Republican presidential candidate Ben Carson recently stirred up controversy in an interview on MSNBC’s “Meet the Press,” saying, “I would not advocate putting a Muslim in charge of this nation.”
Upon being asked if one’s faith should matter to voters, he said it depends on what that faith is.
“If it’s inconsistent with the values and principles of America, then of course it should matter, but if it fits within the realm of America and consistent with the Constitution, I have no problem.”
He then said he does not find Islam to be consistent with the Constitution.
“I think it was a foolish statement,” said Jonathan Slater, chair of the journalism and public relations department and faculty co-adviser to Hillel at Plattsburgh State. “It showed poor judgment. It also demonstrated poor familiarity with the Constitution of the United States.”
Slater said Carson’s opinion is of no significance to constitutional matters.
Article VI of the United States Constitution says “…no religious Test shall ever be required as a Qualification to any Office or public Trust under the United States.”
“Your religion should not even be a factor if you are running for dog-catcher,” Slater said, calling Carson’s comments “silly” and “frivolous.”

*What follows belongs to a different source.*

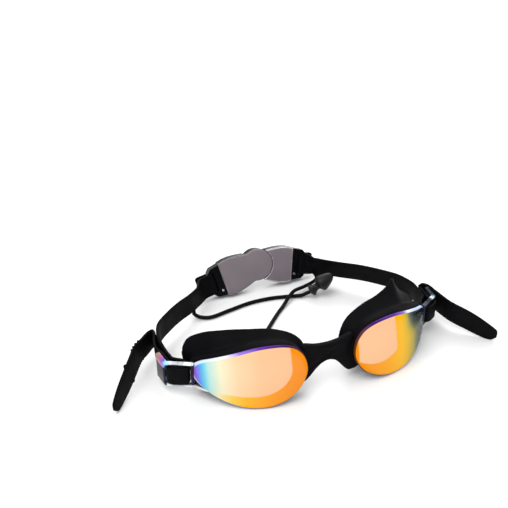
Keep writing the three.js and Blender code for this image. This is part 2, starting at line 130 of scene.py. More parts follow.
def grey(v):
    return (v, v, v)


def noise_field(tree, scale, detail=4, roughness=0.55, stretch=(1, 1, 1)):
    where = node(tree, "ShaderNodeTexCoord")
    mapping = node(tree, "ShaderNodeMapping")
    mapping.inputs["Scale"].default_value = stretch
    tree.links.new(where.outputs["Object"], mapping.inputs["Vector"])
    n = node(tree, "ShaderNodeTexNoise")
    n.inputs["Scale"].default_value = scale
    n.inputs["Detail"].default_value = detail
    n.inputs["Roughness"].default_value = roughness
    tree.links.new(mapping.outputs["Vector"], n.inputs["Vector"])
    return n.outputs["Fac"]


def bump(tree, shader, height, strength, distance):
    n = node(tree, "ShaderNodeBump")
    n.inputs["Strength"].default_value = strength
    n.inputs["Distance"].default_value = distance
    tree.links.new(height, n.inputs["Height"])
    tree.links.new(n.outputs["Normal"], shader.inputs["Normal"])


def grained(name, dark, light, rough, grain, strength, distance, broad=60, **sockets):
    """A one-colour moulded or painted finish: broad mottling, roughness that varies, and a fine grain."""
    m, tree, shader = material(name, dark, **sockets)
    mottle = noise_field(tree, broad, 5)
    tree.links.new(ramp(tree, mottle, [(0.3, dark), (0.7, light)]).outputs["Color"], shader.inputs["Base Color"])
    wear = noise_field(tree, broad * 2.3, 6)
    tree.links.new(ramp(tree, wear, [(0.3, grey(rough[0])), (0.7, grey(rough[1]))]).outputs["Color"],
                   shader.inputs["Roughness"])
    bump(tree, shader, noise_field(tree, grain, 2), strength, distance)
    return m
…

Jose Diaz is an alumnus of Plattsburgh State who graduated May 2015. He was a triple major in criminal justice, sociology and Latin American studies.
“One of the main priorities of this country is to be able to practice your religion freely,” Diaz said. He said that when Carson made that point, he contradicted what this country stands for.
“I don’t believe that you being Muslim or being from any specific religious background would conflict with you doing your actual job,” he said.
He also said Carson’s comments act as a blanket statement to regard all Muslims as terrorists.
“There’s always that one race-specific topic that they (Republicans) focus on,” Diaz said, adding that in the previous election, they placed a large focus on President Barack Obama being black. “It’s interesting to see how all these people that are supposed to be trying to lead the country – and this country was built on immigrants – to see how they’re just trying to separate everything.”
Ameet Kumar, an international student from Pakistan and double major in economics and finance, said he understands how these biases can form. As he is not a practitioner of Islam, he said Carson’s comments do not affect him directly.
“I think there will be a bias, of course, because we are human beings, and we are biased, so our values will be influenced by the way we are raised, the family we are raised in, the political values we are raised in,” Kumar said.
He said the values of American Muslim families are “completely different” from those of other Muslim countries because families in countries such as Afghanistan and Pakistan tend to be more conservative.
Kumar said that while he thinks religion is being dragged into the issue, the more important thing is that a candidate intends to serve America, and that he or she uphold the values of the Constitution.
Kumar said the influence of mass media and political campaigns would make it hard for a Muslim candidate to run, because Islam is portrayed in the media as a “warring religion.”
“Again and again, they will target it and make it look like it’s not right for America,” he said.
He also said one can’t know what a person is thinking, and it would be impossible to tell whether a Christian candidate would be better suited for the presidency than a Muslim candidate — or vice versa — until one begins his or her presidency.
“Every human being is different,” Kumar said. “In the end, it comes down to leadership qualities of an individual person, regardless of religion, faith (or) ethnic background.”